According to the February 13 report, leadership at Special Operations Joint Task Force-Operation Inherent Resolve (SOJTF-OIR) - which is part of Combined Joint Task Force-OIR (CJTF-OIR), the US military’s mission in Syria - failed to properly account for nearly $716 million in weapons procured for distribution to US-backed rebels fighting against the Syrian government. In addition to not maintaining comprehensive lists of all equipment purchased and received, the weapons were stored improperly, allowing them to rust and leaving them vulnerable to theft.
The report notes that personnel with 1st Theater Sustainment Command (TSC) “did not properly store or secure CTEF-S [Counter-Islamic State of Iraq and Syria Train and Equip Fund] equipment at the BPC [Building Partners Capacity] Kuwait warehouse in accordance with DoD guidance, Army regulations, or SOJTF-OIR standard operating procedures. For example, 1st TSC personnel stored weapons outside in metal shipping containers, exposing the equipment to harsh environmental elements, such as heat and humidity.”
“This occurred because SOJTF-OIR personnel did not divest or dispose of CTEF-S equipment, which led to overcrowding at the BPC Kuwait warehouse,” the Department of Defense Inspector General wrote on Monday, when the audit was released to the public. “In addition, according to 1st TSC’s inventory records, 1st TSC personnel stored 4,144 Category II weapons (sensitive weapons), such as machine guns and grenade launchers, outside in metal shipping containers and not in a facility that met the requirement for storing Category II weapons.”
The IG further notes that the failure to account for equipment already procured makes using the $173.2 million set aside for equipment for Syrian rebels in fiscal year 2020 all the more difficult, since “SOJTF-OIR personnel could order equipment that SOJTF-OIR already has in stock, risking unnecessary spending of CTEF-S funds and further overcrowding the BPC Kuwait warehouse resulting in equipment being stored outside.”
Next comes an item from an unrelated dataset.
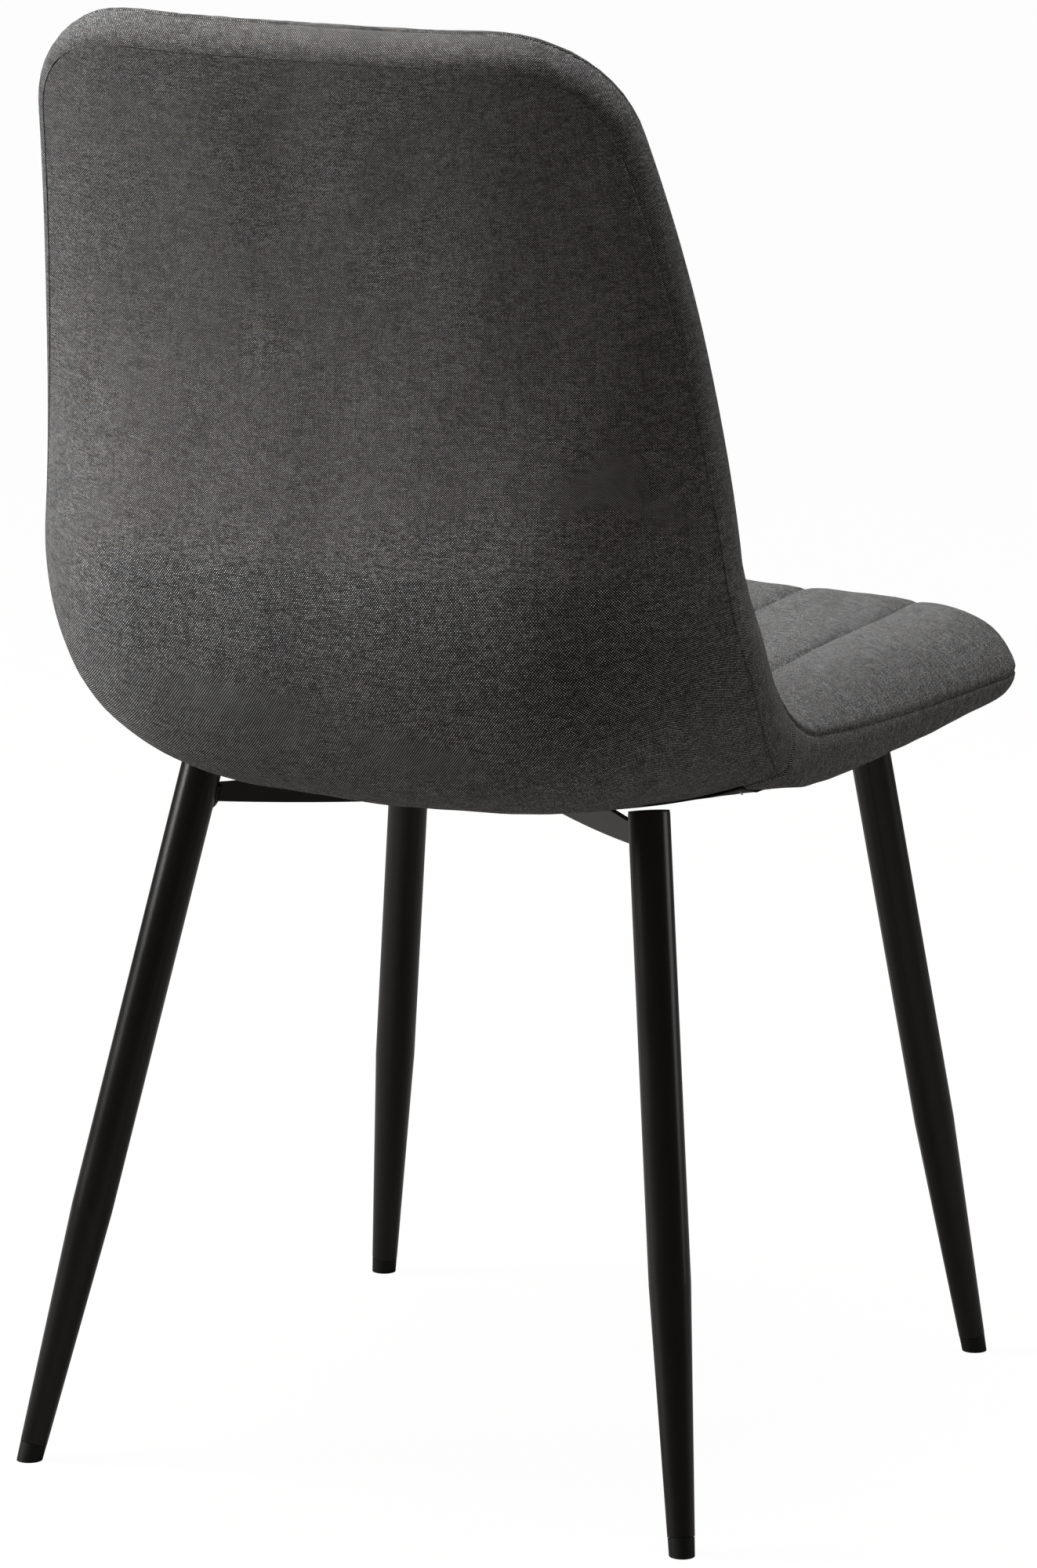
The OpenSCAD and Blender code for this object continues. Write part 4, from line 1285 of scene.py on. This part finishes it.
class RepeatTree:
    """Geometry node tree that puts a bent, round-ended wire at every point of a mesh."""

    def __init__(self, name: str, material: bpy.types.Material) -> None:
        """Builds the tree.

        Args:
            name: The tree's name.
            material: The wires' finish.
        """
        self.tree = bpy.data.node_groups.new(name, "GeometryNodeTree")
        self.inputs: dict[str, str] = {}
        face = self.tree.interface
        face.new_socket("Geometry", in_out="INPUT", socket_type="NodeSocketGeometry")
        for label in ("Length", "Rise", "Radius", "Spread"):
            made = face.new_socket(label, in_out="INPUT", socket_type="NodeSocketFloat")
            self.inputs[label] = made.identifier
        face.new_socket("Geometry", in_out="OUTPUT", socket_type="NodeSocketGeometry")
        self.source = self._node("NodeGroupInput")
        self._wire_at_points(material)

    def _node(
        self, kind: str, settings: dict | None = None, sockets: dict | None = None
    ) -> bpy.types.Node:
        """Adds a node with its properties and its input sockets."""
        made = self.tree.nodes.new(kind)
        for name, value in (settings or {}).items():
            setattr(made, name, value)
        for key, value in (sockets or {}).items():
            if isinstance(value, bpy.types.NodeSocket):
                self.tree.links.new(value, made.inputs[key])
            else:
                made.inputs[key].default_value = value
        return made

    def _maths(self, operation: str, a: object, b: object = 0.0) -> bpy.types.NodeSocket:
        """Adds a Math node."""
        return self._node("ShaderNodeMath", {"operation": operation}, {0: a, 1: b}).outputs[0]

    def _wire_at_points(self, material: bpy.types.Material) -> None:
        """Draws the wire, thins its ends, and repeats it."""
        size = self.source.outputs
        half = self._maths("MULTIPLY", size["Length"], 0.5)
        back = self._maths("MULTIPLY", size["Length"], -0.5)
        rise = self._maths("MULTIPLY", size["Rise"], 2.0)
        start, end, middle = (
            self._node("ShaderNodeCombineXYZ", None, {axis: value}).outputs[0]
            for axis, value in ((0, back), (0, half), (2, rise))
        )
        sockets = {"Resolution": 8, "Start": start, "Middle": middle, "End": end}
        bow = self._node("GeometryNodeCurveQuadraticBezier", None, sockets)
        along = self._node("GeometryNodeSplineParameter").outputs["Factor"]
        off = self._maths("SUBTRACT", self._maths("MULTIPLY", along, 2.0), 1.0)
        off = self._maths("ABSOLUTE", off)
        taper = self._maths("SUBTRACT", 1.02, self._maths("POWER", off, 7.0))
        thick = self._maths("POWER", taper, 0.5)
        sockets = {"Curve": bow.outputs[0], "Radius": thick}
        shaped = self._node("GeometryNodeSetCurveRadius", None, sockets)
        sockets = {"Resolution": 8, "Radius": size["Radius"]}
        ring = self._node("GeometryNodeCurvePrimitiveCircle", None, sockets)
        wire = self._node("GeometryNodeCurveToMesh")
        self.tree.links.new(shaped.outputs[0], wire.inputs["Curve"])
        self.tree.links.new(ring.outputs[0], wire.inputs["Profile Curve"])
        wire.inputs["Fill Caps"].default_value = True
        if "Scale" in wire.inputs:
            radius = self._node("GeometryNodeInputRadius").outputs[0]
            self.tree.links.new(radius, wire.inputs["Scale"])
        kind = {"data_type": "FLOAT_VECTOR"}
        turn = self._node("GeometryNodeInputNamedAttribute", kind, {"Name": "turn"})
        facing = self._node("FunctionNodeEulerToRotation", None, {0: turn.outputs["Attribute"]})
        low = self._maths("SUBTRACT", 1.0, size["Spread"])
        high = self._maths("ADD", 1.0, size["Spread"])
        sockets = {"Min": low, "Max": high, "Seed": 7}
        chance = self._node("FunctionNodeRandomValue", {"data_type": "FLOAT"}, sockets)
        sockets = {"Mesh": size["Geometry"]}
        spots = self._node("GeometryNodeMeshToPoints", {"mode": "VERTICES"}, sockets)
        sockets = {
            "Points": spots.outputs[0],
            "Instance": wire.outputs[0],
            "Rotation": facing.outputs[0],
            "Scale": chance.outputs["Value"],
        }
        many = self._node("GeometryNodeInstanceOnPoints", None, sockets)
        real = self._node("GeometryNodeRealizeInstances", None, {0: many.outputs[0]})
        smooth = self._node("GeometryNodeSetShadeSmooth", None, {0: real.outputs[0]})
        sockets = {0: smooth.outputs[0], "Material": material}
        painted = self._node("GeometryNodeSetMaterial", None, sockets)
        self._node("NodeGroupOutput", None, {0: painted.outputs[0]})

    def repeat(self, name: str, frames: "Frames", wire: Wire) -> bpy.types.Object:
        """Repeats the wire.

        Args:
            name: The new piece's name.
            frames: Where each wire's middle goes, and its turn.
            wire: The wire's sizes.

        Returns:
            A plain mesh object.
        """
        carrier = bpy.data.meshes.new(name + "_points")
        carrier.from_pydata(frames.places.tolist(), [], [])
        angles = [Matrix(turn.tolist()).to_euler() for turn in frames.turns]
        layer = carrier.attributes.new("turn", "FLOAT_VECTOR", "POINT")
        layer.data.foreach_set("vector", np.array(angles, np.float32).reshape(-1))
        made = bpy.data.objects.new(name, carrier)
        bpy.context.scene.collection.objects.link(made)
        modifier = made.modifiers.new("repeat", "NODES")
        modifier.node_group = self.tree
        for label, socket in self.inputs.items():
            modifier[socket] = getattr(wire, label.lower())
        graph = bpy.context.evaluated_depsgraph_get()
        plain = bpy.data.meshes.new_from_object(made.evaluated_get(graph))
        made.modifiers.remove(modifier)
        made.data = plain
        return made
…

The Pentagon’s Train and Equip program in Syria is the public-facing part of a two-pronged effort to cultivate rebel forces in Syria capable of overthrowing Syrian President Bashar al-Assad as well as pushing back Daesh. According to a Congressional Research Service (CRS) report updated on February 12, the program has seen more than $2.3 billion allocated towards it between fiscal years 2015 and 2021.
CTEF was expected to prepare thousands of fighters in Syria for battle, and Washington closely coordinated the effort with Ankara, which ensured Turkish-backed proxy fighters in northern Syria got the best pick of weapons. Just a few dozen of the tens of thousands of fighters expected by the program have actually been trained, but the program succeeded at arming Kurdish militias in the country’s east, which successfully carried the fight to Daesh.
As the US Army steadily pares down its forces in Syria, the CTEF continues to receive funding as support for Kurdish fighters, styled as the Syrian Democratic Forces. However, a militia called Maghawir al-Thawra (the Revolutionary Commando Army) continues to receive a small amount of support from the US to continue its patrols around the remote at-Tanf US base in extreme southern Syria, the CRS report notes.
The quieter counterpart to Train and Equip was the CIA’s Operation Timber Sycamore, a program on which more than $1 billion was spent by the time US President Donald Trump ended it in 2017. It trained thousands of fighters, but like CTEF, it also funneled weapons to al-Qaeda-connected groups like the al-Nusra Front. Reorganized as Hay’at Tahrir ash-Sham, the group is now supported by Turkey in Idlib Governorate against Russian and Syrian government forces.
The Russian Reconciliation Center for Syria said earlier this week that US forces in northeastern Syria were “intensively saturating the territory east of the Euphrates river with weapons and ammunition,” noting the arrival of 13 military convoys in the region from Iraq since the start of the year.
Russian Rear Adm. Oleg Zhuravlev, who heads the center, noted the weapons are being used both in clashes between rival militant groups as well as against Turkish-backed forces in northern Syria.